- Born: Noor Zehra Kazim
- Genres: Hindustani classical music, North Indian classical music
- Occupations: Sagar Veena maestro, composer
- Instrument: Sagar Veena
- Years active: 1970–present
- Member of: Noori, Strings, Coke Studio

= Noor Zehra =

Noor Zehra Kazim is a Pakistani musician and Sagar Veena player. She is the daughter of lawyer and activist Raza Kazim who invented Sagar Veena - a stringed instrument similar to vichitra veena and Chitra Veena.
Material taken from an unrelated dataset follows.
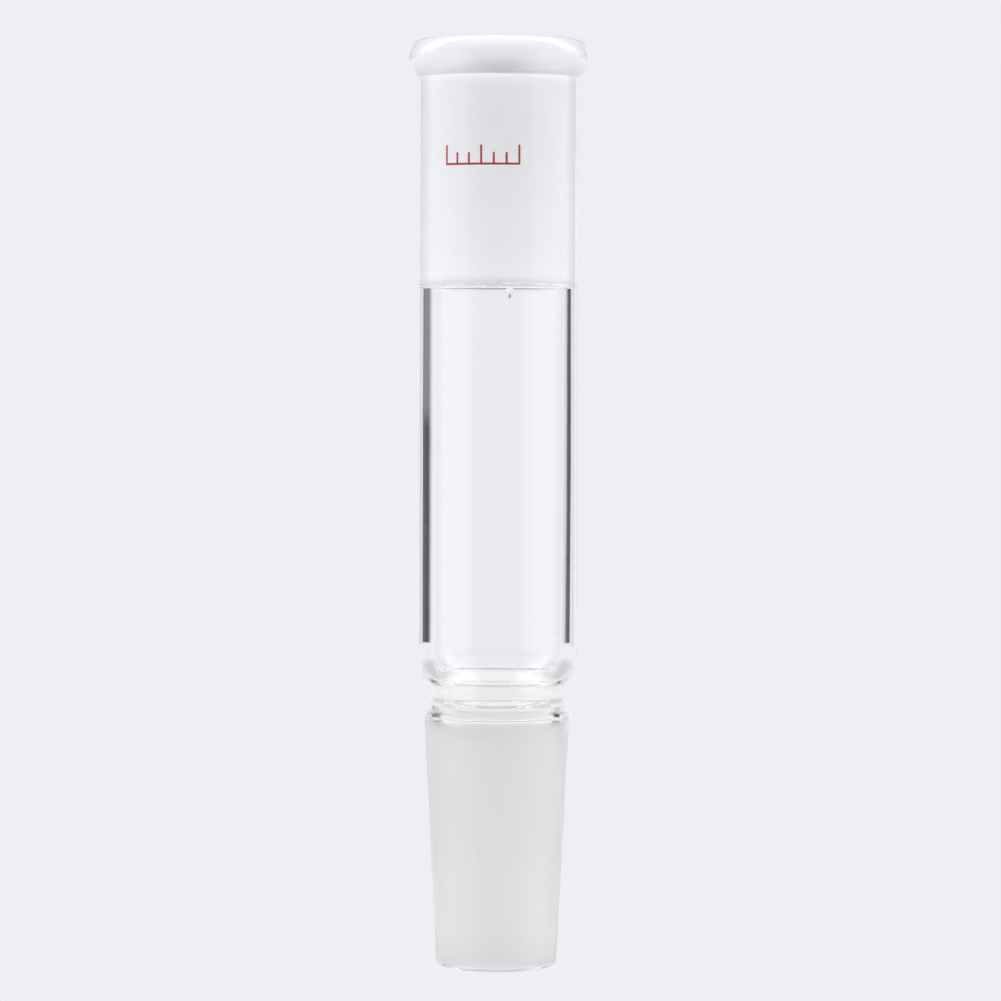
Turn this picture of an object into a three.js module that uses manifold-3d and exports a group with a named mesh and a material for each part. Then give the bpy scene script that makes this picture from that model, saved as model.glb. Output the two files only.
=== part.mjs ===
// Straight glass joint adapter: a ground socket with a rolled bead on top, a plain body tube, a rounded
// shoulder, a short neck and a ground cone below. It is lampworked from tube sections that meet at seal lines.
// Millimetres. The axis is Z, and Z = 0 is the lower end of the cone. The front, with the index mark, faces -Y.

import * as THREE from 'three';
import { mergeVertices } from 'three/addons/utils/BufferGeometryUtils.js';
import Module from 'manifold-3d';

const wasm = await Module();
wasm.setup();

// The two ground joints are both size 24/40: 24 mm across the large end, 40 mm long, narrowing 1 mm in 10.
const groundLength = 40;
const groundLargeRadius = 12;
const groundSmallRadius = groundLargeRadius - groundLength / 20;

// The tubes.
const bodyRadius = 13.3;
const bodyBore = 11.45;
const neckRadius = 11;
const neckBore = 9.45;
const coneWall = 1.65;

// The fire-polished end of the cone, drawn in a little, and the collar between the cone and the neck: a straight
// band, then a roll.
const lipHeight = 1.3;
const lipRounding = 2;
const endFaceBore = groundSmallRadius - 2.5;
const collarBand = 0.4;
const collarRoll = 1.4;
const collarEdge = 0.2;

// The rolled bead round the mouth of the socket. Its section is part of an ellipse, flat on top.
const beadRadius = 15.35;
const beadHalfWidth = 2.35;
const beadHalfHeight = 3;
const beadLowestAngle = -72;
const beadFillet = 0.3;
const mouthChamfer = 0.4;
const mouthHeight = 0.5;

// Lengths along the axis.
const neckLength = 3.8;
const shoulderLength = 5.6;
const clearLength = 60.8;
const socketStepLength = 1.1;

// Heights, from the lower end upwards.
const coneEnd = lipHeight + groundLength;
const collarTop = coneEnd + collarBand;
const neckStart = collarTop + collarRoll;
const neckEnd = neckStart + neckLength;
const bodyStart = neckEnd + shoulderLength;
const socketStart = bodyStart + clearLength;
const socketEnd = socketStart + groundLength;
const rimTop = socketEnd + mouthHeight;

// Seal lines, where one glass section is fused to the next. Each lies on a straight stretch of tube.
const coneSeal = neckStart + 0.5;
const neckSeal = neckEnd - 0.5;
const shoulderSeal = bodyStart + 1.7;
const socketSeal = socketStart - socketStepLength - 1;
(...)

Until her father was alive, she ran together with him the Sanjan Nagar Institute of Philosophy and Arts, and is the only performer of Sagar Veena since its creation in 1971. With a career spanned over four decades, she has performed both domestically and internationally, achieving critical appraisal for instrument, as well as her Indian style of music being a non-Indian.
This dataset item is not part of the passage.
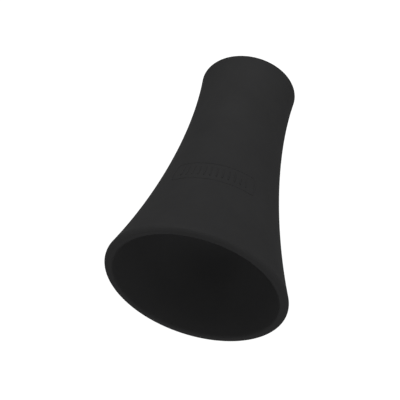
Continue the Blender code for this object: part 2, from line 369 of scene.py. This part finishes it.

She made her Coke Studio debut in season 3 and returned in season 9, as a part of team Noori. She is the mother of Noori's lead vocalist Ali Noor and guitarist Ali Hamza.

==Early life==
Noor Zehra Kazim was born in Lahore, Punjab to a prominent lawyer, politician, philosopher and activist Raza Kazim. She is married to Ali Kazim who is a singer. She is the mother of Ali Noor and Ali Hamza of band Noori. Zehra Kazim together with her father, runs Sanjan Nagar Institute of Philosophy and Arts, where the instrument Sagar Veena was developed, it is inspired by the Indian strings instruments, Vichitra veena and Gottuvadhyam. Noor Zehra, taught herself while the instrument being developed at APA.

==Musical trainings and career==
Zehra started her formal training during 1971, when she learns Rajeshwari Datta, head of the Indian Department at School of Oriental and African Studies (SOAS) teaches similar instrument in London, England. Kazim then went to Berkeley, California in US, and studies at the Ali Akbar College of Music. In Pakistan she learn under Ustad Shareef Khan Poonchwala for a few years and established herself as the only Veena player of Pakistan.
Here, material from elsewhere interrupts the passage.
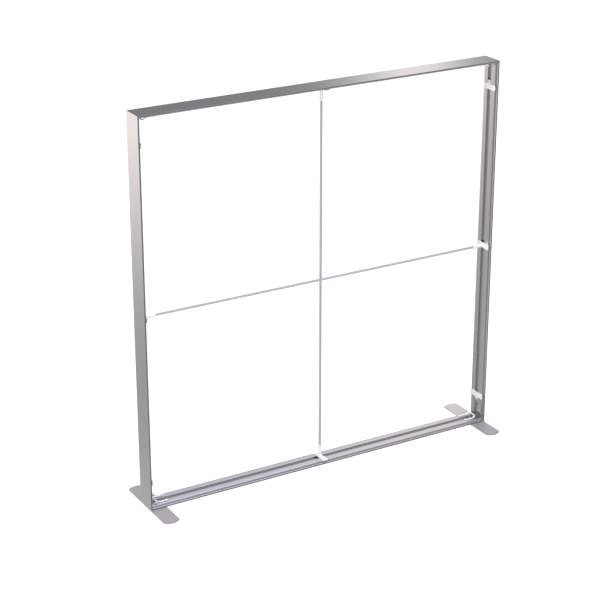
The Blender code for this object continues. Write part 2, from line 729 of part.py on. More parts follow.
def sleeve_mesh(name):
    """Turned sleeve with a boss at its foot and a bore right through."""
    bore = BAR_DIAMETER / 2 + SEAT_GAP
    outer = SLEEVE_DIAMETER / 2
    boss = SLEEVE_BOSS_DIAMETER / 2
    top = SLEEVE_MOUTH
    foot = SLEEVE_SEAT
    profile = [
        (outer - SLEEVE_RIM_CHAMFER, top), (outer, top - SLEEVE_RIM_CHAMFER),
        (outer, foot + SLEEVE_BOSS_HEIGHT + SLEEVE_BOSS_TAPER), (boss, foot + SLEEVE_BOSS_HEIGHT),
        (boss, foot), (bore, foot), (bore, top),
    ]
    shape = bmesh.new()
    points = [shape.verts.new((x, 0, z)) for x, z in profile]
    for number, point in enumerate(points):
        shape.edges.new((point, points[(number + 1) % len(points)]))
    mesh = bpy.data.meshes.new(name)
    shape.to_mesh(mesh)
    shape.free()
    item = bpy.data.objects.new(name, mesh)
    PARTS.objects.link(item)
    screw = item.modifiers.new("turn", "SCREW")
    screw.axis = "Z"
    screw.steps = ROUND_STEPS
    screw.render_steps = ROUND_STEPS
    screw.use_merge_vertices = True
    screw.merge_threshold = SEAT_GAP / 100
    return smooth(baked_mesh(item))


def build_bars():
    sleeve = sleeve_mesh("sleeve")
    for name, (depth, ends) in BARS.items():
        for side, along in ends:
            clip_name = f"{name}_clip_{side}"
            clip = smooth(clip_mesh(clip_name, bar_depth=depth), 30)
            item = mesh_object(clip_name, clip, WHITE_PLASTIC)
            place(item, side, along=along)
            item = mesh_object(f"{name}_sleeve_{side}", sleeve, WHITE_PLASTIC)
            place(item, side, along=along, depth=depth)
        span = FRAME_WIDTH if name == "crossbar" else FRAME_HEIGHT
        length = span - 2 * (SLEEVE_MOUTH - BAR_INSERTION)
        rod = smooth(cylinder_mesh(name, BAR_DIAMETER, -length / 2, length / 2))
        item = mesh_object(name, rod, BAR_METAL)
        side, along = ends[0]
        place(item, side, along=along, depth=depth, height=span / 2)


# Feet: plate, bracket in the channel, screws and lock bolt

def foot_outline():
    """Plate seen from above, with shallow round ends."""
    half = FOOT_WIDTH / 2
    straight = FOOT_LENGTH / 2 - FOOT_END_BULGE
    radius = (half ** 2 + FOOT_END_BULGE ** 2) / (2 * FOOT_END_BULGE)
    centre = straight + FOOT_END_BULGE - radius
    sweep = math.degrees(math.asin(half / radius))
    back = arc(0, centre, radius, 90 - sweep, 90 + sweep, 12)
    front = [(-x, -y) for x, y in back]
    return back + front


def foot_plate_mesh(name, sign):
    """Foot plate in world axes, centred on its own middle; sign is the side it stands on."""
    plate = slab_mesh(name, [foot_outline()], FOOT_THICKNESS)
    moved(plate, Matrix.Translation((0, 0, FOOT_THICKNESS / 2)))
    removed = []
    for distance in foot_screw_places():
        x = sign * (FOOT_WIDTH / 2 - distance)
        bore = cylinder_mesh(
            "bore", FOOT_SCREW_DIAMETER + 2 * SCREW_CLEARANCE, -CUT_OVERRUN, FOOT_THICKNESS + CUT_OVERRUN,
            SMALL_ROUND_STEPS,
        )
        removed.append(moved(bore, Matrix.Translation((x, 0, 0))))
    return combined_mesh(name, plate, removed=removed)


def bracket_mesh(name, sign):
    """L-shaped bracket in the channels of post and bottom rail, in world axes from the outer corner."""
    low = BRACKET_SEAT
    high = BRACKET_SEAT + BRACKET_THICKNESS
    outline = [(low, low), (BRACKET_TOE, low), (BRACKET_TOE, high), (high, high), (high, BRACKET_UPRIGHT),
               (low, BRACKET_UPRIGHT)]
    flat = slab_mesh(name, [outline], BRACKET_WIDTH)
    # Outline x runs from the side face inwards, outline y runs up
    if sign < 0:
        turn = Matrix(((1, 0, 0, 0), (0, 0, -1, 0), (0, 1, 0, 0), (0, 0, 0, 1)))
    else:
        turn = Matrix(((-1, 0, 0, 0), (0, 0, 1, 0), (0, 1, 0, 0), (0, 0, 0, 1)))
    body = moved(flat, turn)
    bolt = cylinder_mesh(
        "bolt_bore", LOCK_SHANK_DIAMETER + 2 * SCREW_CLEARANCE, low - CUT_OVERRUN, high + CUT_OVERRUN
    )
    where = Matrix.Translation((0, 0, LOCK_HEIGHT)) @ Matrix.Rotation(-sign * math.pi / 2, 4, "Y")
    removed = [moved(bolt, where)]
    for distance in foot_screw_places():
        bore = cylinder_mesh(
            "screw_bore", FOOT_SCREW_DIAMETER + 2 * SCREW_CLEARANCE, low - CUT_OVERRUN, high + CUT_OVERRUN,
            SMALL_ROUND_STEPS,
        )
        removed.append(moved(bore, Matrix.Translation((-sign * distance, 0, 0))))
    return combined_mesh(name, body, removed=removed)


def foot_screw_mesh():
    """Cap screw from above through the bracket's toe and the rail into the plate."""
    seat = FRAME_BASE + BRACKET_SEAT + BRACKET_THICKNESS + SEAT_GAP
    top = seat + FOOT_SCREW_HEAD_HEIGHT
    head = cylinder_mesh("head", FOOT_SCREW_HEAD, seat, top, SMALL_ROUND_STEPS)
    inside = seat + FOOT_SCREW_HEAD_HEIGHT / 4
    shank = cylinder_mesh("shank", FOOT_SCREW_DIAMETER, FOOT_SCREW_END_SINK, inside, SMALL_ROUND_STEPS)
    socket = cylinder_mesh("socket", FOOT_SCREW_SOCKET, top - FOOT_SCREW_SOCKET_DEPTH, top + CUT_OVERRUN, 6)
    return smooth(combined_mesh("foot_screw", head, joined=[shank], removed=[socket]))


def lock_cone(name, clearance, outer):
    """Countersink round the lock bolt along z, from a depth below the post's outer face inwards."""
    narrow = LOCK_SHANK_DIAMETER + 2 * SCREW_CLEARANCE
    slope = (LOCK_SINK_DIAMETER - narrow) / LOCK_SINK_DEPTH
    wide = LOCK_SINK_DIAMETER - slope * outer
    return cylinder_mesh(
        name, wide - 2 * clearance, outer, LOCK_SINK_DEPTH, ROUND_STEPS, narrow - 2 * clearance
    )


def lock_bolt_mesh(name):
    """Countersunk bolt along z: its head lies in the post's wall and its shank ends inside the bracket."""
    head = lock_cone(name, SCREW_CLEARANCE, LOCK_HEAD_SINK)
    shank = cylinder_mesh(
        "bolt_shank", LOCK_SHANK_DIAMETER, LOCK_SINK_DEPTH / 2 + LOCK_HEAD_SINK, BRACKET_SEAT + LOCK_GRIP
    )
    socket = cylinder_mesh(
        "bolt_socket", LOCK_SOCKET, LOCK_HEAD_SINK - CUT_OVERRUN, LOCK_HEAD_SINK + LOCK_SOCKET_DEPTH, 6
    )
    return smooth(combined_mesh(name, head, joined=[shank], removed=[socket]))


def build_feet():
    screw = foot_screw_mesh()
    for label, sign in (("left", -1), ("right", 1)):
        middle = sign * (FRAME_WIDTH - FOOT_WIDTH) / 2
        plate = mesh_object(f"foot_plate_{label}", foot_plate_mesh(f"foot_plate_{label}", sign), FOOT_METAL)
        plate.location = (middle, 0, 0)
        bevel = plate.modifiers.new("edge", "BEVEL")
        bevel.width = FOOT_EDGE_BEVEL
        bevel.segments = 1
        bevel.limit_method = "ANGLE"
        bevel.angle_limit = math.radians(60)
        for number, distance in enumerate(foot_screw_places(), 1):
            item = mesh_object(f"foot_screw_{label}_{number}", screw, SCREW_STEEL)
            item.location = (sign * (FRAME_WIDTH / 2 - distance), 0, 0)
        corner = bracket_mesh(f"foot_bracket_{label}", sign)
        bracket = mesh_object(f"foot_bracket_{label}", corner, ALUMINIUM)
        bracket.location = (sign * FRAME_WIDTH / 2, 0, FRAME_BASE)
        bolt = mesh_object(f"lock_bolt_{label}", lock_bolt_mesh(f"lock_bolt_{label}"), SCREW_STEEL)
        place(bolt, label, along=LOCK_HEIGHT if label == "left" else FRAME_HEIGHT - LOCK_HEIGHT)


build_profiles()
build_braces()
build_brace_screws()
build_bail_hinges()
build_bails()
build_end_clips()
build_bars()
build_feet()
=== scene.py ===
"""Looks of the bare lightbox display wall: finishes, fine pieces, studio and camera."""

import math

import bmesh
import bpy
from mathutils import Matrix, Vector


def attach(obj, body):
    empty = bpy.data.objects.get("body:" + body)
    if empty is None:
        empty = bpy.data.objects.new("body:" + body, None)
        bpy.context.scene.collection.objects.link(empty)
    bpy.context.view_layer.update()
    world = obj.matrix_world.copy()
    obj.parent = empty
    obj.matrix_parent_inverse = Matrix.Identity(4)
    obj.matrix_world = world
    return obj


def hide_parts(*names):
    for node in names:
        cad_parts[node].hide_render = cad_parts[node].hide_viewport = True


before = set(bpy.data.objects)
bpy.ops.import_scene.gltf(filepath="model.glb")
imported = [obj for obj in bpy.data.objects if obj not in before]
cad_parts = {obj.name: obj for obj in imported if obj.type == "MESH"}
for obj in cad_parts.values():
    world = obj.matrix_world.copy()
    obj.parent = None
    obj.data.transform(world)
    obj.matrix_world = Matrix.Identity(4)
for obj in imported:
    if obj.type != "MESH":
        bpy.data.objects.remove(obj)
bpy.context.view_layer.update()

# Camera, from the fit to the frame's edges in the photograph
CAMERA_PLACE = (-4.2302, -7.0553, 4.2156)
CAMERA_YAW = -0.5273
CAMERA_PITCH = -0.3836
CAMERA_LENS = 106.40
CAMERA_REACH = 200
SENSOR_WIDTH = 36.0

# Studio
FLOOR_SIZE = 60.0
FLOOR_DROP = 0.0005
FLOOR_GLOW = 0.40
FLOOR_GLOW_SEEN = 1.02
FLOOR_TONE = (0.2, 0.2, 0.2)
FLOOR_ROUGHNESS = (0.85, 0.95)
FLOOR_GRAIN = 60.0
FLOOR_CLOUDS = 0.6
AMBIENT = (0.32, 0.33, 0.37)
BACKDROP = (1.02, 1.02, 1.02)

# Softboxes: place, target, size, power, colour and spread in degrees
SOFTBOXES = {
    "overhead_softbox": ((-1.0, -1.0, 6.0), (0, 0, 0.5), 5.0, 330, (1, 1, 1), 180),
    "left_softbox": ((-6.0, -2.0, 2.0), (0, 0, 1.0), 3.0, 140, (1.0, 0.95, 0.95), 180),
    "front_softbox": ((0.5, -7.5, 2.0), (0, 0, 1.0), 3.0, 170, (0.96, 0.97, 1.0), 180),
    "back_softbox": ((4.0, 5.0, 3.0), (1.0, 0, 0.0), 2.0, 120, (1.0, 0.96, 0.95), 180),
    "low_back_softbox": ((2.1, 1.9, 1.5), (0.95, 0.24, 0.0), 0.2, 0.62, (1.0, 0.92, 0.91), 13),
}

# What the metal reflects: places along each ramp with their brightness
REFLECTED_STRENGTH = 1.17
BACK_LOW = [
    (0.0, 0.17), (0.42, 0.17), (0.47, 0.30), (0.51, 0.80),
    (0.555, (1.48, 1.37, 1.36)), (0.59, (1.22, 1.13, 1.12)), (0.627, 0.30), (0.75, 0.15),
]
BACK_HIGH = [
    (0.0, 0.64), (0.30, 0.73), (0.40, (0.88, 0.87, 0.88)),
    (0.52, (0.97, 0.915, 0.90)), (0.62, (1.01, 0.935, 0.915)), (0.75, 0.9),
]
BACK_LEFT = (0.12, 0.12, 0.12)
BACK_DOWN_NEAR = [
    (0.0, 0.66), (0.28, 0.64), (0.33, 0.42), (0.40, 0.35), (0.45, 0.46), (0.50, 0.72),
    (0.55, (1.07, 1.0, 1.0)), (0.60, (1.42, 1.28, 1.28)), (0.70, (1.5, 1.36, 1.36)),
]
BACK_DOWN_FAR = [
    (0.0, 0.50), (0.35, 0.42), (0.50, 0.43), (0.55, 0.44),
    (0.60, (0.53, 0.51, 0.51)), (0.66, (0.92, 0.87, 0.86)),
]
SIDE_LEFT = (0.74, 0.72, 0.72)
HIGH_RING = [
    (0.0, (0.86, 0.94, 1.24)), (0.185, (0.98, 1.08, 1.50)), (0.215, (0.97, 0.90, 0.88)),
    (0.33, 0.60), (0.50, 0.48), (0.79, (0.42, 0.41, 0.40)), (0.84, (0.40, 0.43, 0.50)), (1.0, 0.42),
]
FRONT_LOW_COOL = [
    (0.0, 0.82), (0.12, 0.68), (0.30, (0.36, 0.39, 0.45)), (0.60, (0.36, 0.38, 0.43)), (1.0, 0.36),
]
FRONT_LOW_WARM = [
    (0.0, 0.82), (0.12, 0.68), (0.30, (0.42, 0.41, 0.40)), (0.60, (0.36, 0.35, 0.35)), (1.0, 0.36),
]
FRONT_HIGH_WARM = (1.20, 1.12, 1.12)
FRONT_HIGH_COOL = (1.10, 1.10, 1.20)
FRONT_LEFT = [
    (0.0, 0.82), (0.30, (0.58, 0.62, 0.76)), (0.47, (0.59, 0.62, 0.75)),
    (0.57, (0.70, 0.67, 0.67)), (1.0, 0.6),
]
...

Noor Zehra has played the Sagar Veena for a number of audiences, and has even travelled to Japan and Norway for performances. Currently, she is still undergoing her musical journey, in which she eventually seeks to discover and create "Sanjan Sangeet". She regularly performs at Sanjan Nagar Sangeet Sammelan, and performed at various music conferences, festivals and classical occasions. She appeared in season 3 of music reality television series Coke Studio where she performed as a Veena Player with her son, along with musician Rohail Hyatt. In 2016, she returned to Coke Studios season 9, under team supervisions of Noori and Strings (band) as a Sagar Veena player for the Song "Paar Channa De".